Есть одна категория, в которой фиксируется нечто среднее между внешней красотой и внешней красивостью. Это категория изящного (и родственные ей категории нежного, жалкого, хрупкого, малого и детского). В изящном[181] красоте внутренней дан шанс обнаружить себя в формах овнешненного: в жесте, интонации, вкусе, привычке. Версилов изящен по-европейски, в Иване Карамазове есть изящество барина (с тем кардинальным отличием, что его «изящное» не совпадает с «благородным», что предположено самой семантикой «куртуазности»). Изящное дискредитировано в мелком эстетизме Тоцкого, человеке «изящного характера, с необыкновенной утонченностью вкуса» (8, 33; домик в поместье для маленькой Настасьи убран «особенно изящно» – 8, 35), в обличениях Ипполита, в эстетике преступления (глава «У Тихона»).

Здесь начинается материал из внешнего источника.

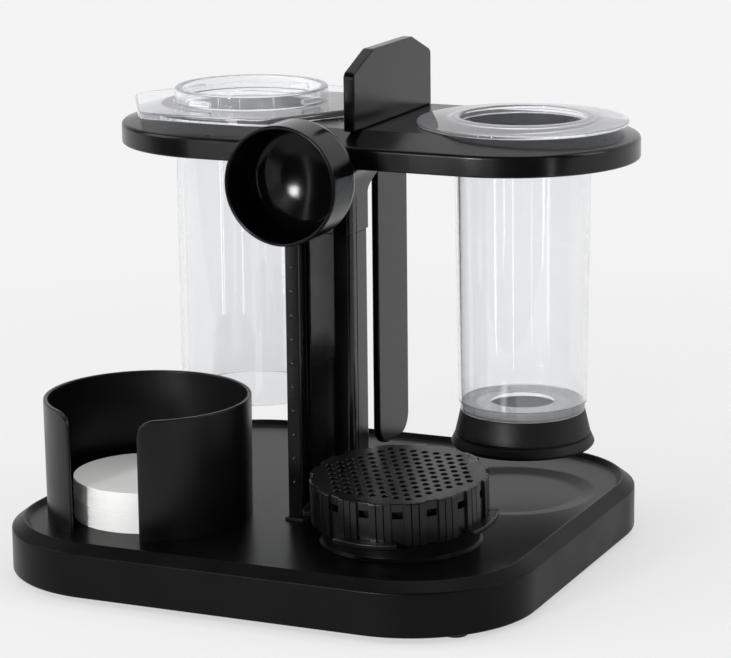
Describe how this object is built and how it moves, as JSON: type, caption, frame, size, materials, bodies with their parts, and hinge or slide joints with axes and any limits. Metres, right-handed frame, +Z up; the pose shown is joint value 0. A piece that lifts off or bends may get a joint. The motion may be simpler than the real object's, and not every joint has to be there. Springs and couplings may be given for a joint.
{
  "type": "coffee press storage stand",
  "caption": "Countertop stand: tray base, post and ring plate that hangs a coffee press chamber and plunger, with places for filters, cap, scoop and stirrer.",
  "frame": {"origin": "middle of the whole stand's footprint box, on the surface that the feet stand on", "axes": "+X along the tray's front edge to the plunger's side, +Y to the back, +Z up"},
  "size_m": [0.2335, 0.2144, 0.211],
  "materials": {
    "satin_plastic": "satin black",
    "black_plastic": "fine satin black",
    "gloss_black": "smooth glossy black",
    "clear_plastic": "clear polished plastic",
    "rubber": "matte black rubber",
    "steel": "zinc plated",
    "brass": "turned",
    "paper": "white filter paper"
  },
  "bodies": {
    "stand": {"base_tray": "satin_plastic", "bottom_cover": "black_plastic", "cover_screws": "steel", "foot_front_left": "rubber", "foot_front_right": "rubber", "foot_rear_left": "rubber", "foot_rear_right": "rubber", "post": "gloss_black", "ring_plate": "black_plastic", "tie_rod": "steel", "tie_nut": "steel", "tie_washer": "steel", "thread_insert": "brass", "filter_holder": "satin_plastic"},
    "chamber": {"chamber": "clear_plastic"},
    "plunger": {"plunger_tube": "clear_plastic", "plunger_seal": "rubber"},
    "stirrer": {"stirrer": "gloss_black"},
    "scoop": {"scoop": "gloss_black"},
    "filter_cap": {"filter_cap": "black_plastic"},
    "filters": {"paper_filters": "paper"}
  },
  "joints": [
    {"name": "chamber_lift", "type": "slide", "parent": "stand", "child": "chamber", "axis": [0, 0, 1], "range_m": [0, 0.14]},
    {"name": "plunger_lift", "type": "slide", "parent": "stand", "child": "plunger", "axis": [0, 0, 1], "range_m": [0, 0.155]},
    {"name": "stirrer_lift", "type": "slide", "parent": "stand", "child": "stirrer", "axis": [0, 0, 1], "range_m": [0, 0.155]},
    {"name": "scoop_lift", "type": "slide", "parent": "stand", "child": "scoop", "axis": [0, 0, 1], "range_m": [0, 0.03]},
    {"name": "cap_lift", "type": "slide", "parent": "stand", "child": "filter_cap", "axis": [0, 0, 1], "range_m": [0, 0.04]},
    {"name": "filters_lift", "type": "slide", "parent": "stand", "child": "filters", "axis": [0, 0, 1], "range_m": [0, 0.065]}
  ]
}
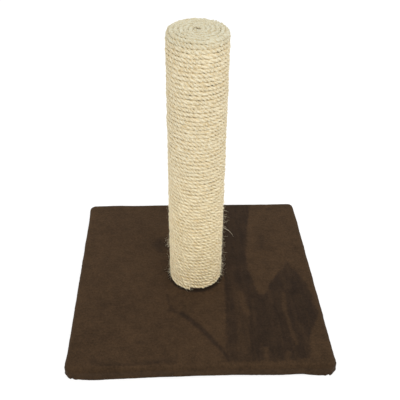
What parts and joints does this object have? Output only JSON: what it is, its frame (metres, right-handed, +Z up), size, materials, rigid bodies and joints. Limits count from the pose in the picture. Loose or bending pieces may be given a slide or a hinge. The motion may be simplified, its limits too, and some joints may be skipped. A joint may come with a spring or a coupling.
{
  "type": "cat scratching post",
  "caption": "Free-standing cat scratching post: a square plush-covered base board with one upright post wound in sisal rope, its top closed by a flat rope spiral.",
  "frame": {"origin": "middle of the base's underside, on the surface that it stands on", "axes": "+Z up along the post; +X to the right and +Y to the back as the picture looks at it"},
  "size_m": [0.4, 0.4, 0.4562],
  "materials": {
    "sisal": "coarse twisted natural fibre, matt",
    "plush": "short dark brown pile, matt with nap",
    "chipboard": "raw chipboard",
    "plug_wood": "raw pine",
    "tube_board": "spiral-wound cardboard",
    "zinc_steel": "zinc plated",
    "galvanised_wire": "galvanised"
  },
  "bodies": {
    "root": {"base_board": "chipboard", "base_cover": "plush", "bolt_washer": "zinc_steel", "cover_staples": "galvanised_wire", "fixing_bolt": "zinc_steel", "lower_plug": "plug_wood", "lower_plug_tacks": "galvanised_wire", "post_tube": "tube_board", "rope_top_spiral": "sisal", "rope_winding_1": "sisal", "rope_winding_2": "sisal", "rope_winding_3": "sisal", "tee_nut": "zinc_steel", "upper_plug": "plug_wood", "upper_plug_tacks": "galvanised_wire"}
  },
  "joints": []
}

В поведении и внешности самого Достоевского никакого изящества не было: он не был комильфо и человеком салона, сбивчивой была его речь в непосредственном общении (не считая, конечно, публичных выступлений: «Пушкинская речь» – шедевр риторического изящества).

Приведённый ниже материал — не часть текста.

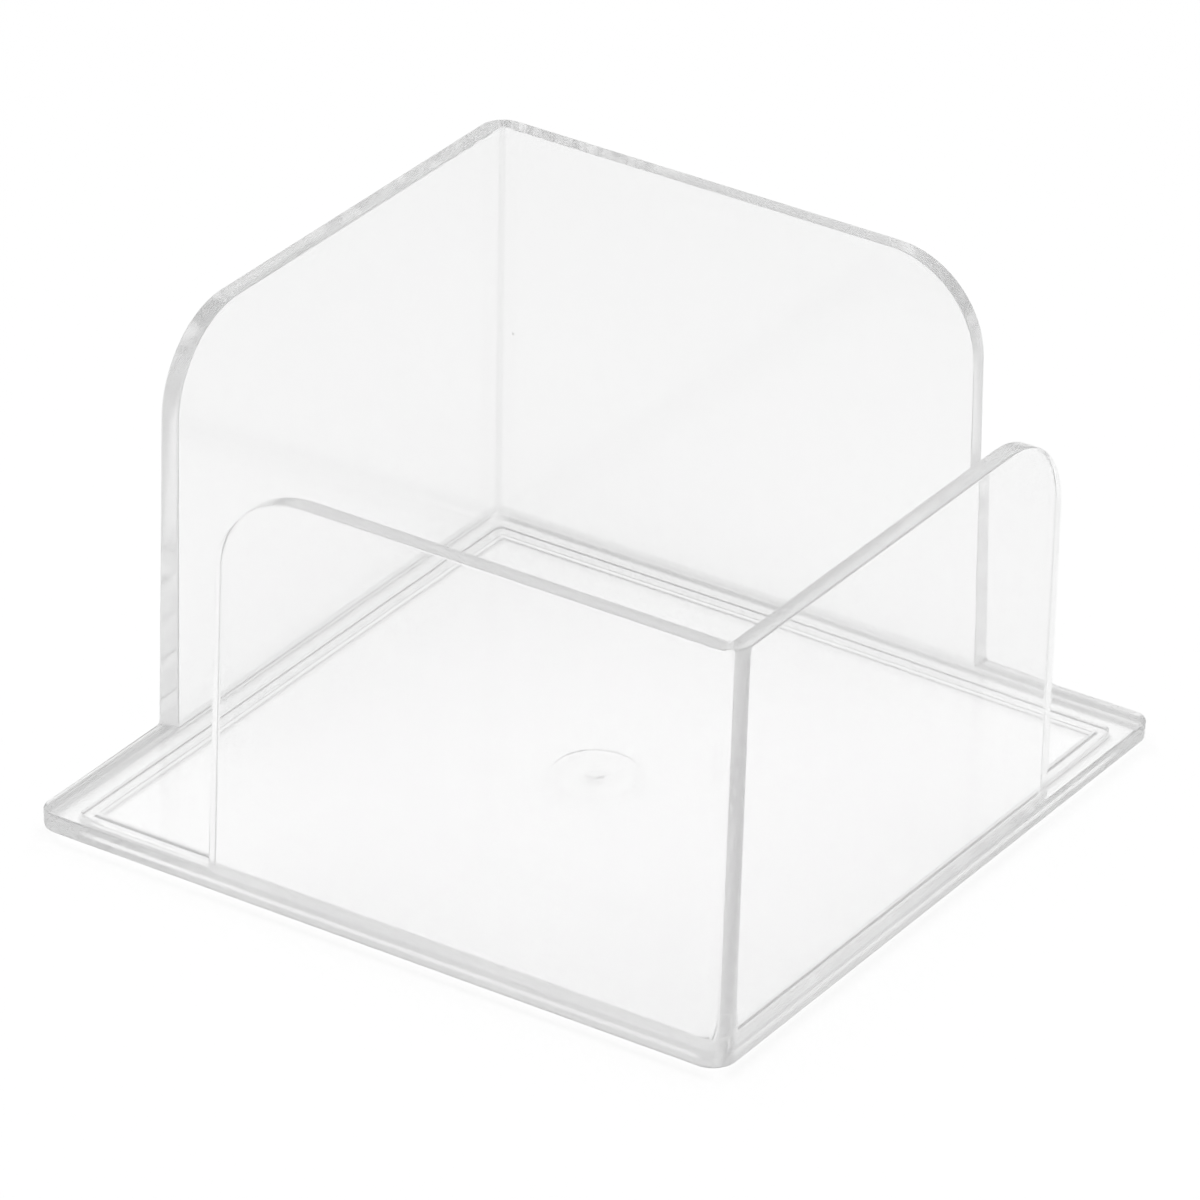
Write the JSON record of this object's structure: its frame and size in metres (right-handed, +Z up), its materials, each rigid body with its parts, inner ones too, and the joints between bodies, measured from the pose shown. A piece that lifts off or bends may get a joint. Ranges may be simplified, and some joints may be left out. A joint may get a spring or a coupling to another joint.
{
  "type": "memo box",
  "caption": "Clear plastic desk box for loose square memo sheets: a square plate with two L-shaped corner walls and two open corners for the fingers.",
  "frame": {"origin": "middle of the footprint, at the level that the foot ring stands on", "axes": "+Z up; the front corner wall runs along the -Y and +X sides, the rear corner wall along the +Y and -X sides"},
  "size_m": [0.0998, 0.0998, 0.0574],
  "materials": {
    "clear_plastic": "polished, clear and colourless"
  },
  "bodies": {
    "root": {"base_plate": "clear_plastic", "front_corner_wall": "clear_plastic", "rear_corner_wall": "clear_plastic", "foot_ring": "clear_plastic"}
  },
  "joints": []
}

Уязвимость «красивого» и «изящного» (как равно и барочной «куртуазии» Петровской эпохи, или байронического дендизма пушкинского времени[182], или увядающего шарма последних аристократов Серебряного века[183]) в том, что они несубстанциональны и есть инструменты декоративной эстетики, а в плане психологическом мотивируют театрализованное поведение, эстетские манеры и жажду «красивой жизни». На этом фоне «красота» лишний раз утверждает свою сущностную природу, в ней суммируется телеология Божьей провиденции, на ней сбывается промыслительный план Божьего

Домостроительства Святого Духа[184], к ней призваны все человечески значимые элементы Всеединства, Собора и Мировой Экклезии. Эпоха позднего Средневековья могла позволить себе изображать Христа в облике изящного рыцаря[185] или благообразного и по моде облаченного шевалье. Но у Бога нет изящных манер[186].

«Изящное» у Достоевского категория предикативная, приложимая к сугубо светскому миру и онтологическим статусом не обладающая. Это светский дериват «красивого».